ORena SAVE FOCUS training data is released in two batches and covers the full progression from FRAME to long-horizon PROCEDURE reasoning. VQA pairs are generated and quality-controlled by expert annotators, with access provided through Hugging Face and the ORena SAVE FOCUS Python package.

All Training Data

The ORena SAVE FOCUS training data covers two underlying datasets and is published in two releases, hosted on Hugging Face: HeiCo-FOCUS VQA and LapChole-FOCUS VQA. Both datasets can also be accessed conveniently through the ORena SAVE FOCUS Python package.

First Release

15,000

VQA pairs on HeiCo-FOCUS

Second Release

35,000

VQA pairs across both datasets

Total Videos

200

30 HeiCo + 170 LapChole

Total VQA Pairs

50,000

across all tracks and datasets

First Data Release

The first data release is based on the HeiCo dataset (Maier-Hein et al., 2021), consisting of 30 fully labeled Heidelberg colorectal surgery videos.

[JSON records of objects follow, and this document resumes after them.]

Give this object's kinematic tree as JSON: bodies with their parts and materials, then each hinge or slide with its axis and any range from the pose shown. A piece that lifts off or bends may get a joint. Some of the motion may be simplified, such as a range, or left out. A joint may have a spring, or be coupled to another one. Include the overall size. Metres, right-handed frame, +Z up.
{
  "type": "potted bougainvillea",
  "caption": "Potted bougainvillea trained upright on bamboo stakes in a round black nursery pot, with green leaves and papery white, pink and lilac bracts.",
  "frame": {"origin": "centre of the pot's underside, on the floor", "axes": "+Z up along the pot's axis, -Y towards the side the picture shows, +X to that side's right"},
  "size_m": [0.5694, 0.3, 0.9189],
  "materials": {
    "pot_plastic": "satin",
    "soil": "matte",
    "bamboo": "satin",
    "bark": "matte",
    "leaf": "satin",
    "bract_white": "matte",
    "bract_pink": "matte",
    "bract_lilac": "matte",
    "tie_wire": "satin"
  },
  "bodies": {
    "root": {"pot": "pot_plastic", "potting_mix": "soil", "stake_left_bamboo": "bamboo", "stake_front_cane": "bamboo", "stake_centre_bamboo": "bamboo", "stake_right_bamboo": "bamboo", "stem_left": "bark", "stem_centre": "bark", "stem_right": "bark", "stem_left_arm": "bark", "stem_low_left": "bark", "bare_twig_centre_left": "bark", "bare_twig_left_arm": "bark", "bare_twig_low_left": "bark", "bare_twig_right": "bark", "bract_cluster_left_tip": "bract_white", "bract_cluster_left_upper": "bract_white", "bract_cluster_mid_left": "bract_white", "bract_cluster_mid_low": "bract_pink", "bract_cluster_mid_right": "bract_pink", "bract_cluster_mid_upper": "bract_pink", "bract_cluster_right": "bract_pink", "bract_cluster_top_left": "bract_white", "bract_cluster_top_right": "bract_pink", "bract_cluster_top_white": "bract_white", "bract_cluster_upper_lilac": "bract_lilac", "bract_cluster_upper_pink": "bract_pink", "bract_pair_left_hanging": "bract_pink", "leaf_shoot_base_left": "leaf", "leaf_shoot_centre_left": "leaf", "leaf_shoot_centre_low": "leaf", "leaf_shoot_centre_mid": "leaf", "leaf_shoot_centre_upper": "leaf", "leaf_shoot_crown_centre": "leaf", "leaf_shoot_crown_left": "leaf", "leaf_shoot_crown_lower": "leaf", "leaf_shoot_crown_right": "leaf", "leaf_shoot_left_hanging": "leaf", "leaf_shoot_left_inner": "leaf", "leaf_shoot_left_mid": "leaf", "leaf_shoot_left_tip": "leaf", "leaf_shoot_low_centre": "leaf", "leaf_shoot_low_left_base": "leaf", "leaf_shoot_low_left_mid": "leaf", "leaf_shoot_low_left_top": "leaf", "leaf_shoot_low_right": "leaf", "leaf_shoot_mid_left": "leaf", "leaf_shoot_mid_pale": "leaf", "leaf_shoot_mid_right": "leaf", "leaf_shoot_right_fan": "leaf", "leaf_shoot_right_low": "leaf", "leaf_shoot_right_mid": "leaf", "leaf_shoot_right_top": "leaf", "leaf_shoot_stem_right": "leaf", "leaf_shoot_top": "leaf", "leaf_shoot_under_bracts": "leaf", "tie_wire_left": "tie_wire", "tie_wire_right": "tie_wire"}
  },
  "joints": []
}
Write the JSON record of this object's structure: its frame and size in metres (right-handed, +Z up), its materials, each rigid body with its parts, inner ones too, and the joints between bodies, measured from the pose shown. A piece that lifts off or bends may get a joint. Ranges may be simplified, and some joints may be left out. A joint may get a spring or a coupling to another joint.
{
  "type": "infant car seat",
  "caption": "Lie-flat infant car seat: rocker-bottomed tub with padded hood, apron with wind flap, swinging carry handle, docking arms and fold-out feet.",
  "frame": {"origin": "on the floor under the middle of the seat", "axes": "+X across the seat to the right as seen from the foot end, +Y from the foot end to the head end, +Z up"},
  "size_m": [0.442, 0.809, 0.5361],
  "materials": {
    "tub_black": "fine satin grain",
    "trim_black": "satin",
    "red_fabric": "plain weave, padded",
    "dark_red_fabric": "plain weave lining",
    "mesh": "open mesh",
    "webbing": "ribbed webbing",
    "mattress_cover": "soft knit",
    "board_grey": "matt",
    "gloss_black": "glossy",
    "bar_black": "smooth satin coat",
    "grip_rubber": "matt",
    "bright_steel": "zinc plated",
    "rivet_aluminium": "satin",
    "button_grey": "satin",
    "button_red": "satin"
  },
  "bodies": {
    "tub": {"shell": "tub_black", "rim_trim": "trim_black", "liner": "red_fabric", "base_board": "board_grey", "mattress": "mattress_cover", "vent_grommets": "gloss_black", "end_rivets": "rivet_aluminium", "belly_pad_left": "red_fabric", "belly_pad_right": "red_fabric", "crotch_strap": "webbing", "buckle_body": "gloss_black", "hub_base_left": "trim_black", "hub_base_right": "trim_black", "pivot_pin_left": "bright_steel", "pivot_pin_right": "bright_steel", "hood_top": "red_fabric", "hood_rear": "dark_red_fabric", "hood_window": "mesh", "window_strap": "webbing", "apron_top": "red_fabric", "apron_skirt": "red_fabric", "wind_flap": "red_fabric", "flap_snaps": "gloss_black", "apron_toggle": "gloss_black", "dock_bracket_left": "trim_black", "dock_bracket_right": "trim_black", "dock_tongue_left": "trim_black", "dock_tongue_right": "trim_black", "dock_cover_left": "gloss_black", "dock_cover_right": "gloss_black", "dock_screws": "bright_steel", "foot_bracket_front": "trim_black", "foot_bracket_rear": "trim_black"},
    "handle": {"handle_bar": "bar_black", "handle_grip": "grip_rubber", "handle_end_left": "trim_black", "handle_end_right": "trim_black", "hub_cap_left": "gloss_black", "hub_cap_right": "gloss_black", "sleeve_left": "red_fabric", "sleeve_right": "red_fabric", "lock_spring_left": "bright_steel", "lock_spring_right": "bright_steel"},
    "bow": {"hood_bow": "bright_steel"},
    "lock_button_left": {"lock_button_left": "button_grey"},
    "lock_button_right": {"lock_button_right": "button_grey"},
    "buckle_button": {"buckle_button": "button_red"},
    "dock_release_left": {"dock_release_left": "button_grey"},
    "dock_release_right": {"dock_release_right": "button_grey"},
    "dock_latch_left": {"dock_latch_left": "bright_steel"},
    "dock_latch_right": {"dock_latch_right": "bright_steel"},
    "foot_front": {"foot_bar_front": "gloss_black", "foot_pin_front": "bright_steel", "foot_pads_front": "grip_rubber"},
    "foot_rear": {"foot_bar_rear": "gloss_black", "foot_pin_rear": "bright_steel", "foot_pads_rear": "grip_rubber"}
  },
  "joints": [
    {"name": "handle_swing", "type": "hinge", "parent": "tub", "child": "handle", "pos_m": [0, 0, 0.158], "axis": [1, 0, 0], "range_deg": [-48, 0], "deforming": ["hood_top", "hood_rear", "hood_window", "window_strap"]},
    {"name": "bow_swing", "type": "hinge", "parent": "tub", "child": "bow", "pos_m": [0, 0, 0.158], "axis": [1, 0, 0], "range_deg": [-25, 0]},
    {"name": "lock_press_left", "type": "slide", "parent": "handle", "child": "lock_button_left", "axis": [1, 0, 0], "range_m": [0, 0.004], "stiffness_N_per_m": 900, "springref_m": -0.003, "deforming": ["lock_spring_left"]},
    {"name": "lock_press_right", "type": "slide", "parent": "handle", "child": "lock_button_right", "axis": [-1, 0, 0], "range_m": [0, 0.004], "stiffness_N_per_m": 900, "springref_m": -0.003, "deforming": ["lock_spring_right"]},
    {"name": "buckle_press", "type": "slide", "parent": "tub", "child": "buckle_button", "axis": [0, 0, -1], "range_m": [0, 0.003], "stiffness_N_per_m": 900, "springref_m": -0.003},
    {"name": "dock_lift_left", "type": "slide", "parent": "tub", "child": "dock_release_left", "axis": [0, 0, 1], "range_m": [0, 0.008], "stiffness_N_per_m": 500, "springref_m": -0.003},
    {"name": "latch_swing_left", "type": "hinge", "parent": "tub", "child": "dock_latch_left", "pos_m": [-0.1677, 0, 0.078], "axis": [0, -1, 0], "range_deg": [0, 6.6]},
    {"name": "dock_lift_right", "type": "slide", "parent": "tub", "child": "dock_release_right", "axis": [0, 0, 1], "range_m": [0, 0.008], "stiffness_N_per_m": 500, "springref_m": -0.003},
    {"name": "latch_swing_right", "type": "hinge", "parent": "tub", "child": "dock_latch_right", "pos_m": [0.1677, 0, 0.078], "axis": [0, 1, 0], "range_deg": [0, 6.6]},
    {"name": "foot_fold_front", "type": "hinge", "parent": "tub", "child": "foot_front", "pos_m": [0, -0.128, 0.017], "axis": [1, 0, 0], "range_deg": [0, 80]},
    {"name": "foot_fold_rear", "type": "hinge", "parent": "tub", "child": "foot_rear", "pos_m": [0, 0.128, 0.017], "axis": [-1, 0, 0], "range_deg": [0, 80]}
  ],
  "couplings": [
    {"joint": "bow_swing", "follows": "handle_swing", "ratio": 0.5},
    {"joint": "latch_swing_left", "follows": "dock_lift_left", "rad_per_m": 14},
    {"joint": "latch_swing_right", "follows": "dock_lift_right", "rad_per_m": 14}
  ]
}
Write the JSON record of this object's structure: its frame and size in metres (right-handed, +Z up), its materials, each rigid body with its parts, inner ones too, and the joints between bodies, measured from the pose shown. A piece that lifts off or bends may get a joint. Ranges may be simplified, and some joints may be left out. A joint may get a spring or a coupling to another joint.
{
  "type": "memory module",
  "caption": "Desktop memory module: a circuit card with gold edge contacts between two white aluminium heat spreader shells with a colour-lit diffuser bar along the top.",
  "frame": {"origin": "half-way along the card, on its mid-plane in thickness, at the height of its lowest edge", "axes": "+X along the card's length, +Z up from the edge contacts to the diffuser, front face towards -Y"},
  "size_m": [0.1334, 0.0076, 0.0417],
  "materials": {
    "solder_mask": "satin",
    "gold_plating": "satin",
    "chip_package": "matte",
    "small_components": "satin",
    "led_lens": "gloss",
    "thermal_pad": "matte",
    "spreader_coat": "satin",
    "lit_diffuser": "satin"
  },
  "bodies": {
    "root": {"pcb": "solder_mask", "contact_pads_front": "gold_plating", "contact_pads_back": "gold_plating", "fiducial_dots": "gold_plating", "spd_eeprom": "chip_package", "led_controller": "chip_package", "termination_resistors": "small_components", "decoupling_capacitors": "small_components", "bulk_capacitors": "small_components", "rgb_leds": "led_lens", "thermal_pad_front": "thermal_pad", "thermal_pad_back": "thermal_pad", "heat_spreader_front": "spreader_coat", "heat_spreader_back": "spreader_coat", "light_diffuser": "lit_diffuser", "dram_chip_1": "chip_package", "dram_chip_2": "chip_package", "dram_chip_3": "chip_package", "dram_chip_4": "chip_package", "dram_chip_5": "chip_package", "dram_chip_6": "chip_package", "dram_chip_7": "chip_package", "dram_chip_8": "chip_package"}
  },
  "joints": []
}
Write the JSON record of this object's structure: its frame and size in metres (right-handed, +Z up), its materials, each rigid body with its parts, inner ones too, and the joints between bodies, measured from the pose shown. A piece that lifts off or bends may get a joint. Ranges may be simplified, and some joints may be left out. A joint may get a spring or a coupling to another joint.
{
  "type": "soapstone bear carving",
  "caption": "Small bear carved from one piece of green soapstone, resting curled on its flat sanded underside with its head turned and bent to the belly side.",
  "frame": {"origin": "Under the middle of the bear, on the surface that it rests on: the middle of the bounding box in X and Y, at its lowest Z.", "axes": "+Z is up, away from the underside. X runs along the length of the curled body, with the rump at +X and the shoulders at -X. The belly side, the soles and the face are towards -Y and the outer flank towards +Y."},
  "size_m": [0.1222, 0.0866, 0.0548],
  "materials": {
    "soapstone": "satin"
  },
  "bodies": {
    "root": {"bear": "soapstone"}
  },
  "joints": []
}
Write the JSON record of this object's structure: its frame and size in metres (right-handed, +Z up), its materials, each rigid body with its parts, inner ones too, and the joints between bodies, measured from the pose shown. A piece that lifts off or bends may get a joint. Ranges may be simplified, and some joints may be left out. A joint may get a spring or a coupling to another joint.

It contains 15,000 VQA pairs covering five core capability groups: object recognition and identity matching, temporal grounding, aggregation, event and procedural understanding, and complex reasoning.

For the PROCEDURE Track, questions focus on reasoning over extended surgical video context, including persistent foreign object tracking, temporal grounding, aggregation over time, retrieval-status reasoning, and complex reasoning across objects, events, and time.

HeiCo-FOCUS was constructed through a rigorous multi-stage annotation pipeline involving large-scale annotation and 39 domain experts to ensure high quality and clinical relevance. Extensive experiments show that current SOTA VLMs are still challenged strongly, especially on long-horizon PROCEDURE tasks.

FRAME

6,000 VQA pairs

SEGMENT

6,000 VQA pairs

PROCEDURE

3,000 VQA pairs

Figure 1: Overview of the HeiCo-FOCUS benchmark. Clinical motivation and dataset overview, including 96 hours of surgical video. Note: VQA pair counts shown reflect the first data release only.

Second Data Release

The second data release introduces the LapChole-FOCUS dataset — 170 laparoscopic cholecystectomy videos that have not been made public before — and additionally extends HeiCo-FOCUS with a further 15,000 questions following the same track distribution as the first release. Together, this release adds 35,000 VQA pairs, bringing the total to 50,000.

HeiCo-FOCUS Extension

An additional 15,000 VQA pairs on the 30 HeiCo colorectal surgery videos, following the same capability taxonomy as the first release.

FRAME

6,000 VQA pairs

SEGMENT

6,000 VQA pairs

PROCEDURE

3,000 VQA pairs

LapChole-FOCUS

20,000 VQA pairs on 170 laparoscopic cholecystectomy videos. Of these, 100 videos are fully annotated; the remaining 70 are unlabeled and provided as additional training material.

FRAME

8,000 VQA pairs

SEGMENT

8,000 VQA pairs

PROCEDURE

4,000 VQA pairs

Validation and Test Data

Test data will include 200 videos from a broad range of procedures, including cholecystectomies and additional procedure types. These test videos will not be conveyed to participants. Leaderboard validation data will include 20 additional videos representative of the test data.

Validation Set

FRAME

2,000 VQA pairs

SEGMENT

2,000 VQA pairs

PROCEDURE

1,000 VQA pairs

Test Set

FRAME

20,000 VQA pairs

SEGMENT

20,000 VQA pairs

PROCEDURE

10,000 VQA pairs

Taxonomy

The taxonomy defines the capability groups and sub-capabilities used to categorize VQA pairs across the ORena SAVE FOCUS Challenge. The FRAME Track focuses on sub-capabilities visible in a single image, while SEGMENT and PROCEDURE additionally cover temporal and long-context reasoning.

Figure 2: Shared taxonomy of capabilities across both datasets, with sample questions.